Les documents divulgués en 2021 par la lanceuse d’alerte Frances Haugen ont confirmé les accusations des organisations militantes. Aussi a-t-elle demandé à Meta de publier ce rapport. Vingt et une organisations se sont jointes le 19 janvier 2022 à cet appel, de même qu’une autre lanceuse d’alerte, Sophie Zhang, et Brian Boland, un ancien vice-président de la société. Real Facebook Oversight Board, un groupe ad hoc établi en mai 2020 et dont la mission consiste à surveiller les activités de Facebook, figure parmi ces organisations. Frances Haugen dénonce le manque de moyens consacrés à la lutte contre les messages de haine et d’appel à la violence. Elle a ainsi révélé dans ses articles et son témoignage au Congrès des États-Unis que Facebook avait affecté 87 % de son budget mondial contre la désinformation aux États-Unis, alors que ce pays ne représente que 10 % de sa base d’utilisateurs quotidiens.
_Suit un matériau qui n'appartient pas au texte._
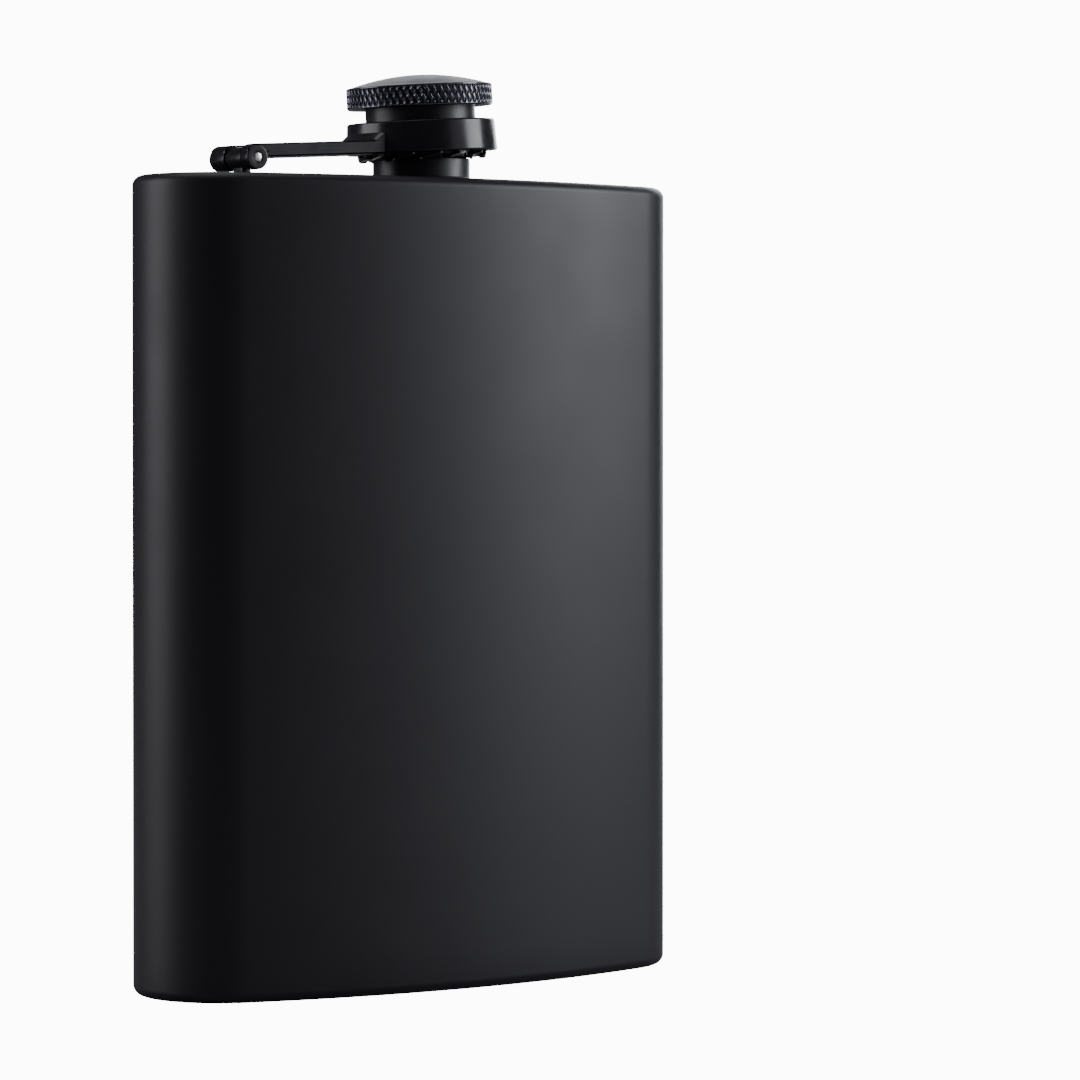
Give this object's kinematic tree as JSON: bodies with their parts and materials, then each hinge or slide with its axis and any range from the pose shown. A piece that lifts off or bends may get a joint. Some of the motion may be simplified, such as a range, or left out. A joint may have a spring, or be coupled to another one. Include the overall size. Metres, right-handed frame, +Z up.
{
  "type": "hip flask",
  "caption": "Curved pocket flask with a convex front, a hollow back, and a knurled captive screw cap on a hinged arm.",
  "frame": {"origin": "middle of the base's underside", "axes": "+Z up along the body; -Y towards the convex front; +X along the width, away from the cap arm's hinge"},
  "size_m": [0.094, 0.0302, 0.1405],
  "materials": {
    "matte_black_coat": "matte",
    "satin_black_coat": "satin",
    "bare_steel": "satin",
    "silicone": "matte"
  },
  "bodies": {
    "flask": {"body_wrap": "matte_black_coat", "top_plate": "matte_black_coat", "base_plate": "matte_black_coat", "threaded_neck": "satin_black_coat", "hinge_bracket": "satin_black_coat"},
    "arm": {"cap_arm": "satin_black_coat", "hinge_pin": "bare_steel"},
    "cap_carrier": {"retaining_washer": "satin_black_coat"},
    "cap": {"cap_shell": "satin_black_coat", "cap_insert": "satin_black_coat", "cap_gasket": "silicone"}
  },
  "joints": [
    {"name": "arm_swing", "type": "hinge", "parent": "flask", "child": "arm", "pos_m": [-0.0333, -0.00113, 0.12642], "axis": [0, -1, 0], "range_deg": [-3.3, 175]},
    {"name": "cap_lift", "type": "slide", "parent": "arm", "child": "cap_carrier", "axis": [-0.0576, 0, 0.9983], "range_m": [-0.00125, 0]},
    {"name": "cap_turn", "type": "hinge", "parent": "cap_carrier", "child": "cap", "pos_m": [0.00014, -0.00113, 0.12835], "axis": [-0.0576, 0, 0.9983], "range_deg": [-360, 0]}
  ],
  "couplings": [
    {"joint": "cap_lift", "follows": "cap_turn", "m_per_rad": 0.00019894}
  ]
}
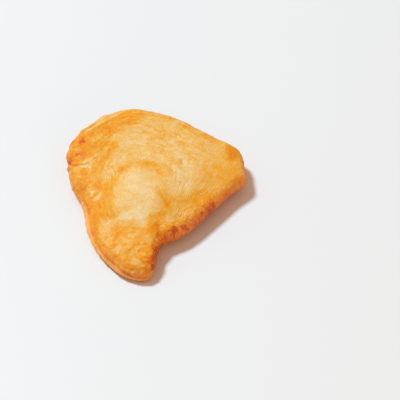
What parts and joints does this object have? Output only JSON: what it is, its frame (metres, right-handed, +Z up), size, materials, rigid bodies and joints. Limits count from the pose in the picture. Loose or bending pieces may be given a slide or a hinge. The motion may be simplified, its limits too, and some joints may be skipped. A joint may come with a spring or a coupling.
{
  "type": "samosa",
  "caption": "Fried samosa: a puffed, three-cornered pastry with a hooked tip, a pinched corner and a sealed edge, lying flat.",
  "frame": {"origin": "centre of the pastry's plan box, on the surface it rests on", "axes": "+Z up, -Y towards the hooked front tip, +X towards the blunt corner, -X towards the pinched corner and the sealed edge"},
  "size_m": [0.094, 0.124, 0.017],
  "materials": {
    "pastry": "fried crust, low oily sheen"
  },
  "bodies": {
    "root": {"pastry": "pastry"}
  },
  "joints": []
}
Pour la militante et journaliste indienne en faveur des droits civiques Teesta Setalvad, ce manque de moyens est particulièrement criant dans des États tels que l’Inde, qui compte vingt-deux langues officielles. Lors d’une conférence de presse le 19 janvier, elle a déclaré que Facebook permettait la diffusion de « contenus incitatifs non contrôlés » et était devenu un « instrument pour cibler les minorités, les Dalits [intouchables] et les femmes en Inde ». De son côté, Miranda Sissons, la directrice de la politique des droits de l’Homme de Facebook, a répondu dans un communiqué que « compte tenu de la complexité de ce travail, nous voulons que ces évaluations soient approfondies ». Une manière comme une autre de temporiser à nouveau.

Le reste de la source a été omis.